O motivo, a princípio, é simples: uma banda de sucesso é e será sempre um segredo bem-guardado. Algo que apenas os que viveram toda a “mania” são capazes de entender e compartilhar. O próprio Ringo Starr declara isso. E Eric Clapton, uma das (tentativas de) linhas condutoras do filme, deixa bem claro que, apesar de se sentir muito amigo de George, não é capaz de dizer o quão próximos eles eram de fato.
“Living in the Material World” busca retratar os dois lados do beatle que, enquanto buscava a transcendência do corpo físico, era incapaz de resistir por muito tempo às tentações da carne. O problema é que, enquanto há centenas de imagens do rapaz na Índia, gravando mantras ou pregando a paz, pouco se revela a respeito do lado negro da força de Harrison. Paul McCartney se limita a dizer que, “como homem, ele gostava do que os homens gostavam”, e uma resignada Olivia Harrison é capaz de assumir o poder de sedução de seu falecido marido. Klaus Voorman, colega dos Beatles dos tempos de Hamburgo, assume o vício de George nas drogas e o quanto isso o consumia. Mas só.
Lágrimas de Ringo
Outro desafio enfrentado por Scorsese foi lidar com o material já existente em imagens.
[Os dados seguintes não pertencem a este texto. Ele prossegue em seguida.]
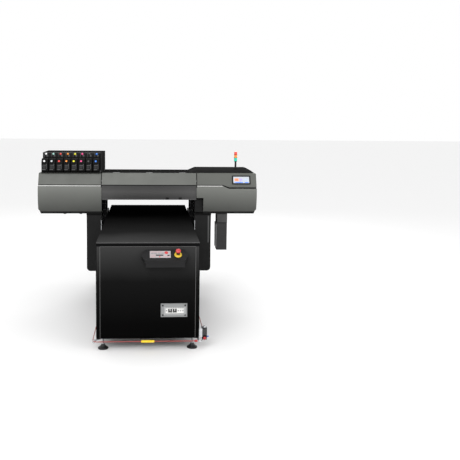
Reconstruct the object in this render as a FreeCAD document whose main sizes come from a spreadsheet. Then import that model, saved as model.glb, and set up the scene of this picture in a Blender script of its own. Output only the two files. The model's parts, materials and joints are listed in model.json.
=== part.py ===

Nesse aspecto, o diretor mostra momentos brilhantes ao alinhar foto e vídeo em várias passagens; trabalhar com frames aparentemente banais capturados por George, seja em seu jardim, na praia ou na cozinha, e costurá-los na narrativa; e arrancar lágrimas de Ringo enquanto esse descreve seu último encontro com o guitarrista.
Apesar das inúmeras críticas em relação à falta de um narrador em off, que ajudaria a contextualizar muitos dos depoimentos (não há preocupação em saber se o espectador conhece de fato os entrevistados, e quem não tem familiaridade com a história da banda pode se perder bastante), Scorsese consegue com essa estratégia que todos tenham um peso equivalente, salvo os ex-integrantes da banda e as viúvas de Lennon e Harrison. Um peso que parece ser o mesmo que o guitarrista deu a todas essas pessoas enquanto vivia, como descreveu Clapton.
Uma das falas mais poéticas é do ex-piloto de F1 Jack Stwart, que enxergava em George a mesma capacidade de sentidos aguçados que um piloto vivencia nos momentos extremos de velocidade. Talvez a vida do autor de “Something” tenha sido isso mesmo: uma viagem supersônica com os sentidos a mil, da qual nós, sentados à beira da estrada, só tenhamos direito mesmo a ver um borrão.